Using the standard of reasonableness for judicial review, Justice Lee found that the tribunal had “complied with the rules of fairness and natural justice” and as a result, the Alberta Human Rights Tribunal should be given deference.

Potential Impact of this Decision

It has been more than seven years since Mr. Buterman was victim to blatant discrimination on the basis of being transgender. In Mr. Buterman’s most recent appeal, the Court of Queen’s Bench appears unsympathetic to his claims and renders a decision that condones St. Albert Catholic’s behavior. The court not only finds a settlement occurred despite Mr.
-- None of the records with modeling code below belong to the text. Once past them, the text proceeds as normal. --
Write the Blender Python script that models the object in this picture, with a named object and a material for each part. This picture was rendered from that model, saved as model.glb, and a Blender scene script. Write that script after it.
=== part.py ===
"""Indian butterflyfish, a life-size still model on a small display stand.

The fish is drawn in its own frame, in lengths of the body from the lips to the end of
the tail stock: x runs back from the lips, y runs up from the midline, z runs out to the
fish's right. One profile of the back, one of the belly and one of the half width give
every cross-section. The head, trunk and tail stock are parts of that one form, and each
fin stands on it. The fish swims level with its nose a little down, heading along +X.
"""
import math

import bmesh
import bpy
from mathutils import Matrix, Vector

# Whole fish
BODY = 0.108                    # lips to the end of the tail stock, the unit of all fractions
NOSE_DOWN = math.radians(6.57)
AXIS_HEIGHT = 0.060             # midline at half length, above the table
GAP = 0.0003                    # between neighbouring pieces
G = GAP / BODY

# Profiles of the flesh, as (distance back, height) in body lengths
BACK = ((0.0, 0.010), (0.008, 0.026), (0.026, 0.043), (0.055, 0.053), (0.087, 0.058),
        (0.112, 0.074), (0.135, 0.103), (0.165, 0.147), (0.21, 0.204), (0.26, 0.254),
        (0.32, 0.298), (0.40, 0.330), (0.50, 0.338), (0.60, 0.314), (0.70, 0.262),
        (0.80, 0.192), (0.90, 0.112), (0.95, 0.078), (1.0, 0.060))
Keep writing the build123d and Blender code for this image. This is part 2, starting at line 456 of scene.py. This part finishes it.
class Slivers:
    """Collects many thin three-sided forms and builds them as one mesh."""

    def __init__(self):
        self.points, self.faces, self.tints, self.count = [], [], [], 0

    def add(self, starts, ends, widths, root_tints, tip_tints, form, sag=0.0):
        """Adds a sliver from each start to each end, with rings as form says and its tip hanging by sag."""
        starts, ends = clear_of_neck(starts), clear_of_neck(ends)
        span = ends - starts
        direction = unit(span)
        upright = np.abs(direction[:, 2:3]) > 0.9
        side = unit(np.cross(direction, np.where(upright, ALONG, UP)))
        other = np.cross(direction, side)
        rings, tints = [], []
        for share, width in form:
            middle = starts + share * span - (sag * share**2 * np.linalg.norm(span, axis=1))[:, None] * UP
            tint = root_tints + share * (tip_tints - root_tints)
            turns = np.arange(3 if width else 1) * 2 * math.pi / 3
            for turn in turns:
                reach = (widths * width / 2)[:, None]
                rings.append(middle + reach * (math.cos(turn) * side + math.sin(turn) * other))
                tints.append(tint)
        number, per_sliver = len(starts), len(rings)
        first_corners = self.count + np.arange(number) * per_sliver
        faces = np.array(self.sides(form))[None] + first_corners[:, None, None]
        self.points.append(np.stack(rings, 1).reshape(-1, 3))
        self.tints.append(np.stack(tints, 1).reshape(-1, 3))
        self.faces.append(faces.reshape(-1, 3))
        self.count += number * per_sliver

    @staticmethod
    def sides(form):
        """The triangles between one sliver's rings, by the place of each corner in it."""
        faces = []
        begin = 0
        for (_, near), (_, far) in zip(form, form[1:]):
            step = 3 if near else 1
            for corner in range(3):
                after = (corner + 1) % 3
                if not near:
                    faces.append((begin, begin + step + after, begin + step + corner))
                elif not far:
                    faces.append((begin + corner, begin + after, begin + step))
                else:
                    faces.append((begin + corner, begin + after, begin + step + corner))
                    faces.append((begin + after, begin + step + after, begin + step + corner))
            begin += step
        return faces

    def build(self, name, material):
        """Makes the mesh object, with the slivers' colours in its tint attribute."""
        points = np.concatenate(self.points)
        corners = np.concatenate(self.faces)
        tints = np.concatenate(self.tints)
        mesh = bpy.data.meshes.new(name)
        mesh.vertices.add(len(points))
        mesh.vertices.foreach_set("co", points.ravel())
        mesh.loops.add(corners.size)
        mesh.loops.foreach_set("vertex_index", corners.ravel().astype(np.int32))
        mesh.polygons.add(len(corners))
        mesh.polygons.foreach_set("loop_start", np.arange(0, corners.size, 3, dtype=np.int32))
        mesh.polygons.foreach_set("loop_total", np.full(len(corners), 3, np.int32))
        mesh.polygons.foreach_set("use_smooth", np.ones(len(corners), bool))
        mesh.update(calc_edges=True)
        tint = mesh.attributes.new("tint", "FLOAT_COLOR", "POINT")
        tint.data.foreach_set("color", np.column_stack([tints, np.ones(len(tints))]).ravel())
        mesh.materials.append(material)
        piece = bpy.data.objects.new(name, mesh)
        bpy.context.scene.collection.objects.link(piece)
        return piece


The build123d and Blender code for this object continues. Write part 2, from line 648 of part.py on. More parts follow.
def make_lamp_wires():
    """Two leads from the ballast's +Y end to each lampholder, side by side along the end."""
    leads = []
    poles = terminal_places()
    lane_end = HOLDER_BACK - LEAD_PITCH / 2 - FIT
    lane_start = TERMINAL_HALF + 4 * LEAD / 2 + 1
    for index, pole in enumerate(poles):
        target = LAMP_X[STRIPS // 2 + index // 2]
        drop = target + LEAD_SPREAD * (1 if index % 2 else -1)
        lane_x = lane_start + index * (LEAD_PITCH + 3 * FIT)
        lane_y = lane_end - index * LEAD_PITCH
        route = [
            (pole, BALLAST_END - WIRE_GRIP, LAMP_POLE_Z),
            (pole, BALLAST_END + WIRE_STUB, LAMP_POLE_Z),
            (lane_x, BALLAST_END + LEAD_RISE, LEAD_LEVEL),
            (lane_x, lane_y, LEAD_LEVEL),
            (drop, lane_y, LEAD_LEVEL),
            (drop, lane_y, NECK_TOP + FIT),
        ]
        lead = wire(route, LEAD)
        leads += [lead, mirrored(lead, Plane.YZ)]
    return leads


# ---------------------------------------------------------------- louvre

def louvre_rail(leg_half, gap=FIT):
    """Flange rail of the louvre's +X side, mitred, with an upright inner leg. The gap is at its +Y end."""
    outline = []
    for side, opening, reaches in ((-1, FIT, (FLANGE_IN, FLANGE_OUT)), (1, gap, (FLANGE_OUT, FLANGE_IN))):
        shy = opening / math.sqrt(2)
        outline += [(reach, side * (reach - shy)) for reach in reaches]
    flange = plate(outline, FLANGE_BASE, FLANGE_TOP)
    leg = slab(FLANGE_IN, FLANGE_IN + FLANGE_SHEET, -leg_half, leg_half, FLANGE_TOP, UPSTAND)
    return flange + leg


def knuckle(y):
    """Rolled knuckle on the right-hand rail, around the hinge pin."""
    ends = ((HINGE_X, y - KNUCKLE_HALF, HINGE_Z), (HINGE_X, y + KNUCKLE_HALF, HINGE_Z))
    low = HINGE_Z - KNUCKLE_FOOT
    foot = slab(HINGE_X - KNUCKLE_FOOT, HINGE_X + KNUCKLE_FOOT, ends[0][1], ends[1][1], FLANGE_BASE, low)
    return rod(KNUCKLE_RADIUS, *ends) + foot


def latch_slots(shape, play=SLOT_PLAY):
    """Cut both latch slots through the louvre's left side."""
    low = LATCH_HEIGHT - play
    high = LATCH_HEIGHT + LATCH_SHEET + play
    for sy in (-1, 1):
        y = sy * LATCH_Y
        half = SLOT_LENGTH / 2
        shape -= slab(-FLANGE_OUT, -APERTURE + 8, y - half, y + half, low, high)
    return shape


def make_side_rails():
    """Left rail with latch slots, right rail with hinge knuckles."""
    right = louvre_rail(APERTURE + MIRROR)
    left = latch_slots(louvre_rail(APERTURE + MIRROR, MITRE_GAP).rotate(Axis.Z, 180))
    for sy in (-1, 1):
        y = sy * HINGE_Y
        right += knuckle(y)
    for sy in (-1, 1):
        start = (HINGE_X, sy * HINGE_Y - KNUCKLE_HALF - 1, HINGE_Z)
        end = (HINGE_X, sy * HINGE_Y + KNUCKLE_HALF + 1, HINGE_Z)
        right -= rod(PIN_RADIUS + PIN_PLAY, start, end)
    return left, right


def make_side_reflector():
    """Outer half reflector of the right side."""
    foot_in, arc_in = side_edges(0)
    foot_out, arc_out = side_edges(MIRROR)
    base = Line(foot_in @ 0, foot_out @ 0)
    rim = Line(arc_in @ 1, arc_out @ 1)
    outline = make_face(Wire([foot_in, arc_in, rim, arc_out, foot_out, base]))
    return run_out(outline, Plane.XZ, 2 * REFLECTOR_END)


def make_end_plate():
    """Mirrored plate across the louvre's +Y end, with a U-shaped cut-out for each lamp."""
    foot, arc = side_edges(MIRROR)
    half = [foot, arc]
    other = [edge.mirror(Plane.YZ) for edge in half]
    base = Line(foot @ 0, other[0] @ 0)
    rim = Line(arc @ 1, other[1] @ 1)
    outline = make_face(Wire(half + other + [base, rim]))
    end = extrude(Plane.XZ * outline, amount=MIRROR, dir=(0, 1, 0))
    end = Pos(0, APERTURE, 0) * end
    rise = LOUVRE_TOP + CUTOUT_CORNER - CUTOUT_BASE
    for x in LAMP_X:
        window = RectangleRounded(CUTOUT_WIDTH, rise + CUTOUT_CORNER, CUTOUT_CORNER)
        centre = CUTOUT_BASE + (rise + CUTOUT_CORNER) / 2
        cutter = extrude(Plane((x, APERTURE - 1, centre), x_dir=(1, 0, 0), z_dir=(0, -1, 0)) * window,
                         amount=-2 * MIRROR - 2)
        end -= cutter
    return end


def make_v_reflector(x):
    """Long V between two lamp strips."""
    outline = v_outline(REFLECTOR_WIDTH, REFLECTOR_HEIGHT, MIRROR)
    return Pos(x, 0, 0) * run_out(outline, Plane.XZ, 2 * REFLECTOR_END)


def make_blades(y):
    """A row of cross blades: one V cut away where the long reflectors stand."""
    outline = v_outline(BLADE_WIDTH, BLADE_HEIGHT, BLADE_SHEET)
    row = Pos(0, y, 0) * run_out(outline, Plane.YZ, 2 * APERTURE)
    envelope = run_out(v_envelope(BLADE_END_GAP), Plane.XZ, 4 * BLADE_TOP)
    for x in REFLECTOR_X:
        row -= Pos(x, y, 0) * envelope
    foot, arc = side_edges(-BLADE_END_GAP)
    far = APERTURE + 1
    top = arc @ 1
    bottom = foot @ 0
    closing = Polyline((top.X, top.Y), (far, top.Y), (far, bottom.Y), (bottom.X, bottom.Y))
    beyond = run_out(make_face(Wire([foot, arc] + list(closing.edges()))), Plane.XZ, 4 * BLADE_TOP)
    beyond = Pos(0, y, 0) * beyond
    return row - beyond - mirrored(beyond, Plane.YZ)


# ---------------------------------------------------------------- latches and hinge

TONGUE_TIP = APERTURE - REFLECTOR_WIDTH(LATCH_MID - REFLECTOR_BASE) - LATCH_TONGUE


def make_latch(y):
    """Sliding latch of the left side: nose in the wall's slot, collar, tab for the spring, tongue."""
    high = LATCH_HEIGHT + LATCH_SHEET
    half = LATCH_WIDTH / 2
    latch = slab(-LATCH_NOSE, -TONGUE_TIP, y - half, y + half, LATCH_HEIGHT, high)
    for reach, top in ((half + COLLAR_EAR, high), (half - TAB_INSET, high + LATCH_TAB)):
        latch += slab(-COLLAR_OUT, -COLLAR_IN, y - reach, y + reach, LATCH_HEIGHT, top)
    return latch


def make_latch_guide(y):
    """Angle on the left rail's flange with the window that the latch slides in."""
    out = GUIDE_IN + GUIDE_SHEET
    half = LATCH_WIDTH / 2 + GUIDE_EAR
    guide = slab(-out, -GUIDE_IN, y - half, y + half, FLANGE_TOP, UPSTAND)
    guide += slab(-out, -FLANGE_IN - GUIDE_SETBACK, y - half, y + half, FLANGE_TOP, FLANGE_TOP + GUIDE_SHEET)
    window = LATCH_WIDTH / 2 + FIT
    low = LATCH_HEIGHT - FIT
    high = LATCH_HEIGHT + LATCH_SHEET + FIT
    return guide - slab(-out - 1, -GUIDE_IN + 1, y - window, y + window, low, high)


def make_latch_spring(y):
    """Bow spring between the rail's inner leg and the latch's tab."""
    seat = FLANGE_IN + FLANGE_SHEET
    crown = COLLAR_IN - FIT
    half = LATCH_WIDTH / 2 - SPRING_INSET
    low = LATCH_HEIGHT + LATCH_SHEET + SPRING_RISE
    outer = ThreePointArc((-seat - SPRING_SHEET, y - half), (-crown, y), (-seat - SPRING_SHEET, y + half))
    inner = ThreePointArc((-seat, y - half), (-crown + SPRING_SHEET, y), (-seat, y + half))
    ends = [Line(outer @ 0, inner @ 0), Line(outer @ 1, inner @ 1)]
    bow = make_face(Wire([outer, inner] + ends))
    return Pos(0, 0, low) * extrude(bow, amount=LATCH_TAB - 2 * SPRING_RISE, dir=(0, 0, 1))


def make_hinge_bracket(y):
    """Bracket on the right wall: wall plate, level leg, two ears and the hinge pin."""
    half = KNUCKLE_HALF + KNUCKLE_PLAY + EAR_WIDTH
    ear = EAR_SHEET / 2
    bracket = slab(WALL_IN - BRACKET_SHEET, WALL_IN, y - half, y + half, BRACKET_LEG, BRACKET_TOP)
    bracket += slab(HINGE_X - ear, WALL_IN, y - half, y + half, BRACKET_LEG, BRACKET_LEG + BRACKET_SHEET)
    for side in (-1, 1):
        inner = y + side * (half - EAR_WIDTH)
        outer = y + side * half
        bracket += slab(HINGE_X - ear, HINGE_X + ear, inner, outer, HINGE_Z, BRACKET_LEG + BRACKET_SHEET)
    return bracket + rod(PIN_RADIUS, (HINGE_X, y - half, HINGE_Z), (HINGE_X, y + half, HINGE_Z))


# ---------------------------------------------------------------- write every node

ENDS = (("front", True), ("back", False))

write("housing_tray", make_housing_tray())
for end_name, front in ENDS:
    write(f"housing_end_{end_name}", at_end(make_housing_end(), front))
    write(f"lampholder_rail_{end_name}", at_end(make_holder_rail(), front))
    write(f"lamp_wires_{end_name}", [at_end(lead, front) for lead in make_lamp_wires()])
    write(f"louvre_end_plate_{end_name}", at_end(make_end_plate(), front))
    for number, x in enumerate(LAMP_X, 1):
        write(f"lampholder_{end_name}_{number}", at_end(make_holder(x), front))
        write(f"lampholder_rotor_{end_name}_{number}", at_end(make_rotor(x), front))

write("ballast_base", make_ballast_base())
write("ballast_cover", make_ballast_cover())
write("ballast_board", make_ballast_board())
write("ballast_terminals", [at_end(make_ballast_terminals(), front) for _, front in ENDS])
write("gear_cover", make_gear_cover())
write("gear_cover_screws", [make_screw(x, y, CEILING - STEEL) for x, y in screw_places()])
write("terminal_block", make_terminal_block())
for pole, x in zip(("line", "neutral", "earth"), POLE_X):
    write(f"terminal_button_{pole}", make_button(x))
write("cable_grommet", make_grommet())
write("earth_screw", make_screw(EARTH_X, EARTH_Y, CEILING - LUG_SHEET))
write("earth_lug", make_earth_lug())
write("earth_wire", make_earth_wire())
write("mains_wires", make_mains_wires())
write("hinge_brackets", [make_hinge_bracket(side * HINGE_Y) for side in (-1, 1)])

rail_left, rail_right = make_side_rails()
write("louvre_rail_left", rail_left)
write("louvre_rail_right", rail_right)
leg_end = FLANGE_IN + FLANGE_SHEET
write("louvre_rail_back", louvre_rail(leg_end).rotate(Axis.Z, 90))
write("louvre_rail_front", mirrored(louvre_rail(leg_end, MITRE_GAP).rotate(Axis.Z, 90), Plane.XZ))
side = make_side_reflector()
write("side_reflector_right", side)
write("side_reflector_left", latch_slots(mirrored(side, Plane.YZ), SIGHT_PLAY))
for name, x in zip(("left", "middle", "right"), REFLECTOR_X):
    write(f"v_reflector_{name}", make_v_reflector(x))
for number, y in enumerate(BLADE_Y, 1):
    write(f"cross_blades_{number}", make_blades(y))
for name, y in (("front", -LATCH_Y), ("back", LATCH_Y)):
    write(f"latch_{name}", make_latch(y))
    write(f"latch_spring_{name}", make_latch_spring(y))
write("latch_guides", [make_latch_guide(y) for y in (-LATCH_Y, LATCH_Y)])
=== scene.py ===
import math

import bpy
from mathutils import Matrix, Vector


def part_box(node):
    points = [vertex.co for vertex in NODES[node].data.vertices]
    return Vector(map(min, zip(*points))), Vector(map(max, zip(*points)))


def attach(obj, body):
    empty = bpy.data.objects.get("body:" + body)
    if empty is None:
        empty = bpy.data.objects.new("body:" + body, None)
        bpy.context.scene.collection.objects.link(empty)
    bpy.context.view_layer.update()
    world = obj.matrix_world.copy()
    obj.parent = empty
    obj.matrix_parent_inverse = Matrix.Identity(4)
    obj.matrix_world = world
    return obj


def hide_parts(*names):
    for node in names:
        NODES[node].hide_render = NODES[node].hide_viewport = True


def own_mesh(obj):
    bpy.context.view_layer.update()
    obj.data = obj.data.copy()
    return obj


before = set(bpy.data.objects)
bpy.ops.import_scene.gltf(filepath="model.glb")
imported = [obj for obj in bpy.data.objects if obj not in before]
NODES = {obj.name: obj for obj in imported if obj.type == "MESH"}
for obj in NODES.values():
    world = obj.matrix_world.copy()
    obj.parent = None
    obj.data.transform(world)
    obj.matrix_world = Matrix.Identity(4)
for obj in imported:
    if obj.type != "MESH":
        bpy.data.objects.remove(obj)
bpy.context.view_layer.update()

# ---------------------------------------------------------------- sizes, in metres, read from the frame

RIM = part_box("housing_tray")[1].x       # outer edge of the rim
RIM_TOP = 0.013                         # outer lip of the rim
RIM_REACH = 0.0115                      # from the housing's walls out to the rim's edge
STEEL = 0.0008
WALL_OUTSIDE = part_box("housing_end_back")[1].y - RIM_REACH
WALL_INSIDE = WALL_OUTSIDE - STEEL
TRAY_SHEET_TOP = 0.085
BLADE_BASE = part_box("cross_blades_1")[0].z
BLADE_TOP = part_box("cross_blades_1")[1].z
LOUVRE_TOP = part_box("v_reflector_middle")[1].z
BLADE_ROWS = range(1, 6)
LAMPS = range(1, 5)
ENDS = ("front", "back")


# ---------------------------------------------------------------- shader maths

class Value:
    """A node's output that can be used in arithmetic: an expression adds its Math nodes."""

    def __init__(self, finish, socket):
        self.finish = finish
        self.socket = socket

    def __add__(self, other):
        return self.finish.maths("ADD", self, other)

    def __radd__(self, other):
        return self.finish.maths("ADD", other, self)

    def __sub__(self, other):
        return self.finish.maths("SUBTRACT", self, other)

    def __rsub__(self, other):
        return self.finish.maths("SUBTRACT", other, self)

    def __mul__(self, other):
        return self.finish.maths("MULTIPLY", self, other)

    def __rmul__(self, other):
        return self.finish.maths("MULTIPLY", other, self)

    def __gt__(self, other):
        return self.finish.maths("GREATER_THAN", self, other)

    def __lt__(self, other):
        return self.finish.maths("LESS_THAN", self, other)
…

Buterman’s submissions that an agreement was never reached, but it also finds the payment equivalent to a substitute teacher’s salary for five years is fair compensation in exchange for the surrender of Mr. Buterman’s legal rights. That’s $75,000 in exchange for the surrender of any right to launch a Human Rights Complaint not only against St. Albert’s Catholic but all Catholic schools in Alberta, forever.

This decision is absurd because it appears to grant St. Albert’s Catholic a license to discriminate. For a relatively small payment (here masked as a settlement offer), St. Albert Catholic has the ability to deny Mr. Buterman a teaching position without fear of a Human Rights Complaint. Similarly, all other Catholic schools in Alberta can deny Mr. Buterman employment even though they were not privy to Mr. Buterman’s original complaint.

The allowance of such a clause goes far beyond protecting the freedom of religion. It drastically undermines the protection of LGBT people and allows discrimination based on sexual orientation, gender identity or gender expression. Unless Mr. Buterman proceeds with another appeal or legislation is created to better protect transgender rights, it is likely this case will act as damaging precedent for future claims alleging similar acts of discrimination.